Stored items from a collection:
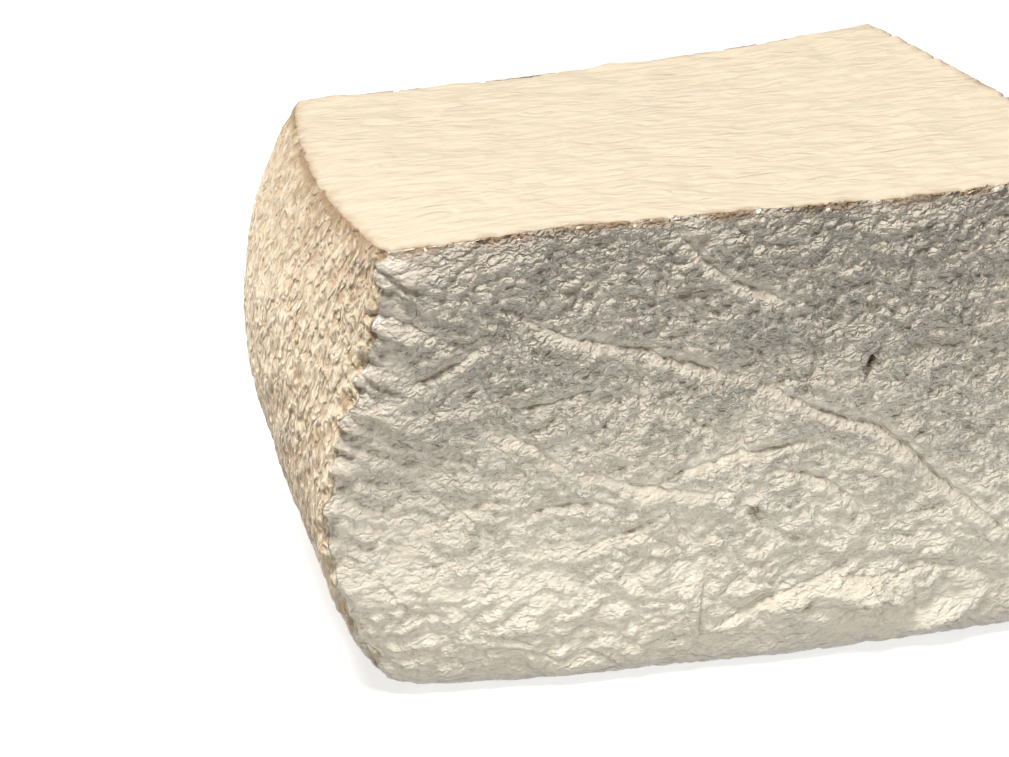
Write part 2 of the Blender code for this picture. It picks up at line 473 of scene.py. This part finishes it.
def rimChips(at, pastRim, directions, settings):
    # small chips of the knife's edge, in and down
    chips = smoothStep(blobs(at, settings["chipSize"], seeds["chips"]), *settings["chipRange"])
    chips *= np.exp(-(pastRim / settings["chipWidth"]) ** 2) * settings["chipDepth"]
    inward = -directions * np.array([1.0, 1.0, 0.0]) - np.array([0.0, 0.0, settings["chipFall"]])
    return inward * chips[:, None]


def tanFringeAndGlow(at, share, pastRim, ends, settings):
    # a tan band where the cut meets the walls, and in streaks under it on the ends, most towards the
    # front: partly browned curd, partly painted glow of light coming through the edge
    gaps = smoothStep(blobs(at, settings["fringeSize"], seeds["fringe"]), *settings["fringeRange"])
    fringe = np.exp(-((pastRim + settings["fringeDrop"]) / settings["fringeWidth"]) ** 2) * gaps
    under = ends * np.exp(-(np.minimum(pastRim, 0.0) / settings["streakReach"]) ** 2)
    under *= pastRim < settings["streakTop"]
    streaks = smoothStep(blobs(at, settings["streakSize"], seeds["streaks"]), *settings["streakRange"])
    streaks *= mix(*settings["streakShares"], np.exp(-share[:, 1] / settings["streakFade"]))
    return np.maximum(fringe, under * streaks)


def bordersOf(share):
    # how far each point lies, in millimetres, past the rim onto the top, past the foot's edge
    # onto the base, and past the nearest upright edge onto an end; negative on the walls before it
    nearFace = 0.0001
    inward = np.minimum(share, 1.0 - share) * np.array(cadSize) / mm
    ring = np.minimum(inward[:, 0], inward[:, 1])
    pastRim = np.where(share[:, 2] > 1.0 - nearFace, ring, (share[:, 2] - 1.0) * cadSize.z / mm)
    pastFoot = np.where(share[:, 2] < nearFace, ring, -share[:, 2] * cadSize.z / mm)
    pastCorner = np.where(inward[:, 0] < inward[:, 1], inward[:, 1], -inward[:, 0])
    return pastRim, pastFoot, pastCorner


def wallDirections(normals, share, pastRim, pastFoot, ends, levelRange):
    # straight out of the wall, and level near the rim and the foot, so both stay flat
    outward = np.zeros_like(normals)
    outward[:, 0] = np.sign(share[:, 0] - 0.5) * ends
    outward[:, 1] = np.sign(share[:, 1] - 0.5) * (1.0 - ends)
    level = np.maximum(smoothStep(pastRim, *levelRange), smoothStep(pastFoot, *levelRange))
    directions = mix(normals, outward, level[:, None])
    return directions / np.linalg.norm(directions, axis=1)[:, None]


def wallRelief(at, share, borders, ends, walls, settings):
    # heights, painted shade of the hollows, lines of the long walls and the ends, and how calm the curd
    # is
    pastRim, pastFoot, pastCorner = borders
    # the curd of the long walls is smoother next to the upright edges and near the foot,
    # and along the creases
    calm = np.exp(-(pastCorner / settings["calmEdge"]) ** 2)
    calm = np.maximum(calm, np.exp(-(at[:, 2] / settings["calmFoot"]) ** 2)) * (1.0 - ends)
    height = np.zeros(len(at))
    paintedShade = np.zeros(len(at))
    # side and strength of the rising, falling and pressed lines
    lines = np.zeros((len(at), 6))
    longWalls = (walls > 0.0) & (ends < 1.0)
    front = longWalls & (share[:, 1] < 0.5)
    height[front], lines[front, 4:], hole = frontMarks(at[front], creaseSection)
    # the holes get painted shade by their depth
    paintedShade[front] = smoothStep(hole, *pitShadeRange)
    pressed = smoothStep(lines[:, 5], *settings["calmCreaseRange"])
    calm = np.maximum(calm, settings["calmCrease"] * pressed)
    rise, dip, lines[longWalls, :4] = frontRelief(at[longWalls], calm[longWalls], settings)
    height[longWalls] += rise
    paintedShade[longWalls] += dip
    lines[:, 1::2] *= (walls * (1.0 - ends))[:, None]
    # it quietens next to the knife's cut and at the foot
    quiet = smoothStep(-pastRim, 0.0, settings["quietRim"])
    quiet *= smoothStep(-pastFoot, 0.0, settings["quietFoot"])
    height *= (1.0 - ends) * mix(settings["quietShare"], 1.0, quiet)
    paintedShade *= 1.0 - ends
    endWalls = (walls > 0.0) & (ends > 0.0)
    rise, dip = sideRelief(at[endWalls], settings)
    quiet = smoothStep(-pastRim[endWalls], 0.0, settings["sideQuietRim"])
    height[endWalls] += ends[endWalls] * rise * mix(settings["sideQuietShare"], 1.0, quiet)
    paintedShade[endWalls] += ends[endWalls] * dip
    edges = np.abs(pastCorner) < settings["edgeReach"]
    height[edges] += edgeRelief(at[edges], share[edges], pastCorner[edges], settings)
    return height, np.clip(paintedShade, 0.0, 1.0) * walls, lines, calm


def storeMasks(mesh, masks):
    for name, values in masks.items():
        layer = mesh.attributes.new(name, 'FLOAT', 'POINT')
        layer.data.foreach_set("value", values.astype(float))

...

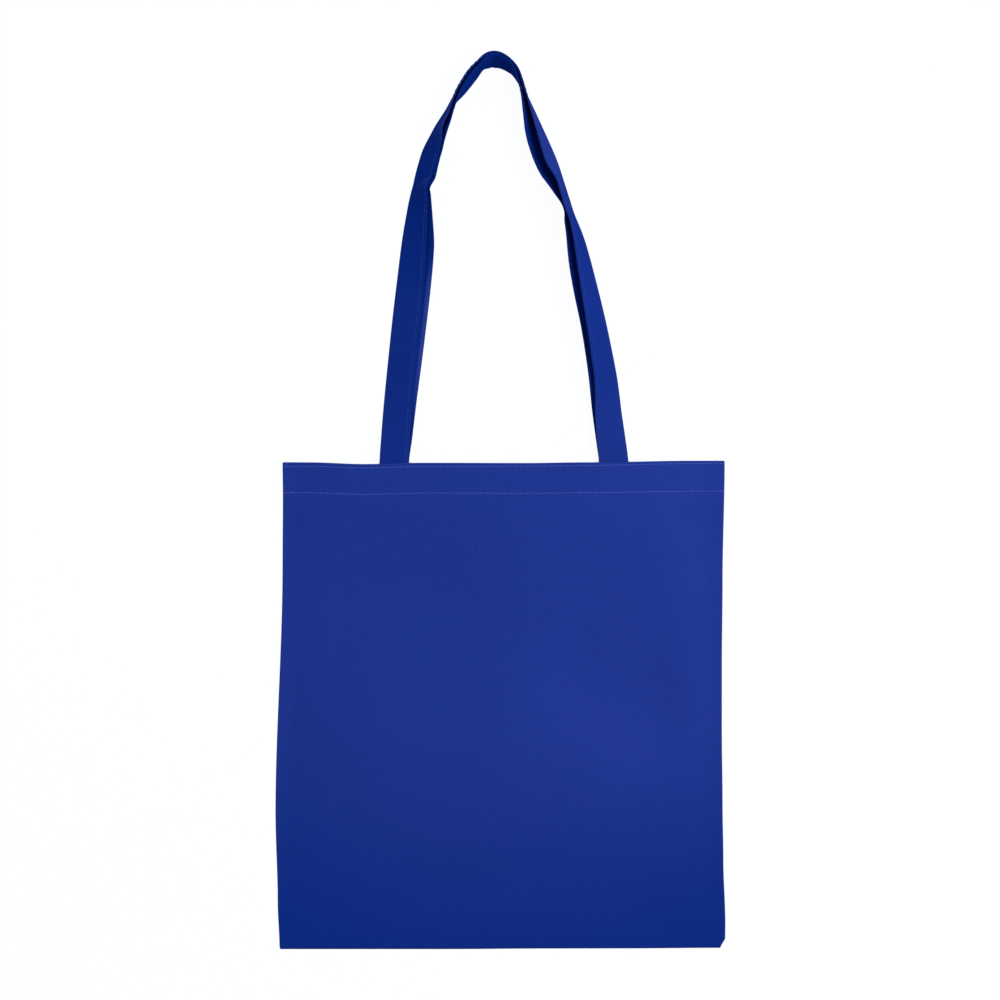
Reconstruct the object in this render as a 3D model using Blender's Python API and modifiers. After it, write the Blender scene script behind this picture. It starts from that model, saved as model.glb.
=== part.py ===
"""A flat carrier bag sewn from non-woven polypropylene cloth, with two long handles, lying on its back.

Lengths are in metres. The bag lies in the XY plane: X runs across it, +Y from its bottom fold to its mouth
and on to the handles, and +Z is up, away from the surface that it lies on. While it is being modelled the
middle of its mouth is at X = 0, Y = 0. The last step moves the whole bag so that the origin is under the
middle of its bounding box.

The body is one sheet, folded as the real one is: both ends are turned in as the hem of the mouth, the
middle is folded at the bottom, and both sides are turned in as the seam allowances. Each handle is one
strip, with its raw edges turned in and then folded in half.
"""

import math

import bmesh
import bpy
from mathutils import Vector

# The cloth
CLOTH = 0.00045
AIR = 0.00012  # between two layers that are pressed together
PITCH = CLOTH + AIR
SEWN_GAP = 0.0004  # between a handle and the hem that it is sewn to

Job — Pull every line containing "picture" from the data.

Complete output —
Write part 2 of the Blender code for this picture. It picks up at line 473 of scene.py. This part finishes it.
Reconstruct the object in this render as a 3D model using Blender's Python API and modifiers. After it, write the Blender scene script behind this picture. It starts from that model, saved as model.glb.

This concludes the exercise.